Quem Quer Ser um Milionário?, longa-metragem do cineasta britânico Danny Boyle (de Trainspotting), vencedor de oito Oscar, entre eles melhor filme e direção, passados 11 anos de seu lançamento, nos permite ver hoje como um de seus maiores méritos – este possivelmente involuntário – foi o seu senso de ocasião.
Baseado em Sua Resposta Vale um Bilhão, romance de Vikas Swarup, a produção custou apenas US$ 15 milhões e, no papel, parecia fadada a encontrar espaço apenas no limitado circuito de títulos independentes. Mas, desde que foi exibido pela primeira vez em 2008, no Festival de Toronto, vitrine dos lançamentos de fim de ano no mercado da América do Norte, tornou-se um fenômeno midiático.
Do nada, o filme assumiu o papel do “pequeno grande filme” que poderia virar o jogo do Oscar e demais premiações de fim de ano. Para desespero dos produtores de títulos até então citados como favoritos ao prêmio da Academia, sobretudo O Curioso Caso de Benjamin Button, de David Fincher.
Enquanto a economia mundial chafurdava numa crise sem precedentes desde a Segunda Guerra Mundial, Quem Quer Ser um Milionário? vinha, esfuziante e sem o peso das expectativas, na contramão. E com um discurso de esperança e triunfo diante das adversidades, olhando para um mercado gigantesco do outro lado do globo: a Índia.
Enquanto a economia mundial chafurdava numa crise sem precedentes desde a Segunda Guerra Mundial, Quem Quer Ser um Milionário? vinha, esfuziante e sem o peso das expectativas, na contramão.
O longa de Danny Boyle conta a história de Jamal, um órfão miserável das favelas muçulmanas de Mumbai, maior cidade indiana, e de seu irmão, Salim. Graças à sua brilhante inteligência, o personagem (o estreante Dev Patel, na idade adulta) fica rico participando do programa Who Wants to Be a Millionaire?, que no Brasil já teve encarnações comandadas por Silvio Santos e Luciano Huck.
Quem Quer Ser um Milionário? não poderia soar mais trivial e previsível. Acontece que a trama, uma clássica história de Cinderela, nas mãos de Danny Boyle e do roteirista Simon Beaufoy, também oscarizado, se transfigura. Ganha um estilo narrativo “moderno”, eletrizante e extremamente visual, ocidentalizado.
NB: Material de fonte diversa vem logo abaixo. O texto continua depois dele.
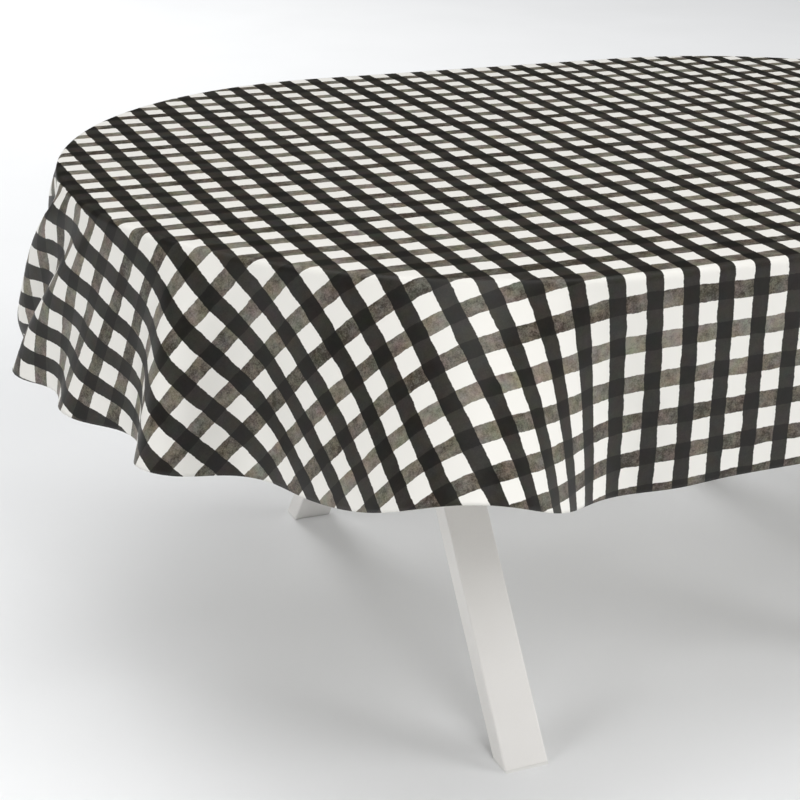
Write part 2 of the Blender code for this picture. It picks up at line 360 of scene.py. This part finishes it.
@dataclass(frozen=True)
class CutFilmEdge:
    """The knife-cut edge of the film and its fleece.

    The eye gets a thin pale line with a slightly fibrous break-up.
    """

    colour: str = "DEDBD4"
    shadow: str = "B9B5AD"
    fibre: float = 0.0015
    roughness: float = 0.7

    def make(self) -> bpy.types.Material:
        """Make the cut edge's material.

        Returns:
            The material, with its nodes.
        """
        material, tree, shader = new_material("cut_film_edge")
        place = add_node(tree, "Attribute", {}, attribute_name=CUT_ATTRIBUTE).outputs["Vector"]
        fibres = add_node(tree, "TexNoise", {"Vector": place, "Scale": 1 / self.fibre,
                                             "Detail": 3.0})
        colour = add_node(tree, "Mix", {0: fibres.outputs[0], 6: linear(self.shadow),
                                        7: linear(self.colour)}, data_type="RGBA")
        tree.links.new(colour.outputs[2], shader.inputs["Base Color"])
        shader.inputs["Roughness"].default_value = self.roughness
        return material


@dataclass(frozen=True)
class SurfaceFinish:
    """A rigid part's finish: one colour, broken up by a second, with a fine surface texture.

    The grain is a length in metres along each axis, so that an extruded surface can have a
    direction. The cloud is the length over which the tint comes and goes.
    """

    name: str
    colour: str
    tint: str
    grain: tuple[float, float, float]
    roughness: float
    relief: float
    relief_strength: float = 0.5
    cloud: float = 0.09
    roughness_spread: float = 0.08
    metallic: float = 0.0

    def make(self) -> bpy.types.Material:
        """Make the finish's material.

        Returns:
            The material, with its nodes.
        """
        material, tree, shader = new_material(self.name)
        place = add_node(tree, "TexCoord", {}).outputs["Object"]
        scaled = add_node(tree, "VectorMath", {0: place,
                                               1: [1 / length for length in self.grain]},
                          operation="MULTIPLY")
        skin = add_node(tree, "TexNoise", {"Vector": scaled.outputs[0], "Scale": 1.0,
                                           "Detail": 4.0, "Roughness": 0.6})
        cloud = add_node(tree, "TexNoise", {"Vector": place, "Scale": 1 / self.cloud,
                                            "Detail": 2.0})
        blend = add_node(tree, "Math", {0: cloud.outputs[0], 1: skin.outputs[0]},
                         operation="MULTIPLY")
        colour = add_node(tree, "Mix", {0: blend.outputs[0], 6: linear(self.colour),
                                        7: linear(self.tint)}, data_type="RGBA")
        tree.links.new(colour.outputs[2], shader.inputs["Base Color"])
        rough = add_node(tree, "MapRange",
                         {"Value": skin.outputs[0],
                          "To Min": self.roughness - self.roughness_spread,
                          "To Max": self.roughness + self.roughness_spread})
        tree.links.new(rough.outputs[0], shader.inputs["Roughness"])
        bump = add_node(tree, "Bump", {"Height": skin.outputs[0],
                                       "Strength": self.relief_strength,
                                       "Distance": self.relief})
        tree.links.new(bump.outputs[0], shader.inputs["Normal"])
        shader.inputs["Metallic"].default_value = self.metallic
        return material


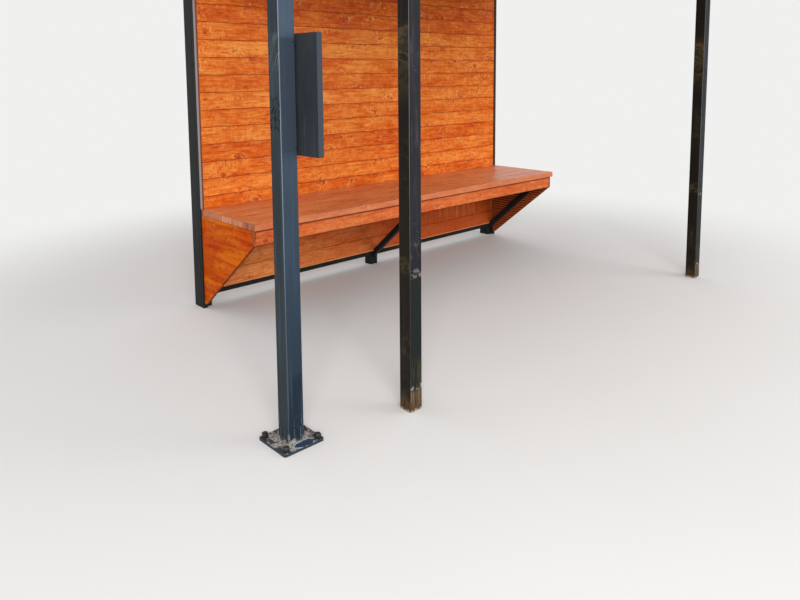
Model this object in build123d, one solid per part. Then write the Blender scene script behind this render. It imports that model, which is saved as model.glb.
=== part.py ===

A Índia, país com frequência distorcido pelo olhar ocidental, surgiu nas telas mundo afora com cores supostamente realistas e cheio de matizes, a despeito do olhar exótico de Boyle.
Vê-se da potência emergente, celeiro de grandes talentos da computação, até a miséria que leva milhões a viver nas ruas, sem acesso a redes de esgoto ou a remédios. Mas Quem Quer Ser um Milionário? também se ocupa de outros segmentos dessa sociedade, retratando os (não poucos) milionários do país, que dirigem Mercedes Benz e Audis, vivem em condomínios fechados luxuosos e mandam seus filhos estudarem na Europa (sobretudo no Reino Unido) e nos Estados Unidos.
Não fica de fora a forte indústria de cinema de Mumbai, chamada internacionalmente de Bollywood, que emerge, em grande estilo, nos fantásticos créditos finais do filme.
O mérito de Quem Quer Ser um Milionário? é ter conseguido sintetizar, para o Ocidente, sempre sedento por novidades bem embaladas, a complexidade dessas várias Índias por meio da história de Jamal, um Oliver Twist (personagem da história clássica de Charles Dickens) oriental que transita pelo crime, vive de favores e, por conta de sua inteligência e da curiosidade, consegue sobreviver à miséria e alçar vôos inesperados. E, de quebra, viver um grande amor.
A vida de Jamal, até seus 20 anos, é contada em flashbacks, entrecortados por cenas de sua participação em Who Wants to Be a Millionaire, num primoroso trabalho de edição, premiado com o Oscar.
Aos poucos, à medida que avança, sempre dando as respostas certas no programa, ele se torna um herói nacional, uma prova viva que nem todo destino é selado numa sociedade tão estratificada.
As imagens do seu passado revelam como ele aprendeu tudo aquilo, contam como e por que adquiriu tantos conhecimentos. É um conto de fadas irresistível feito sob encomenda para o mundo pós-crise econômica de 2008.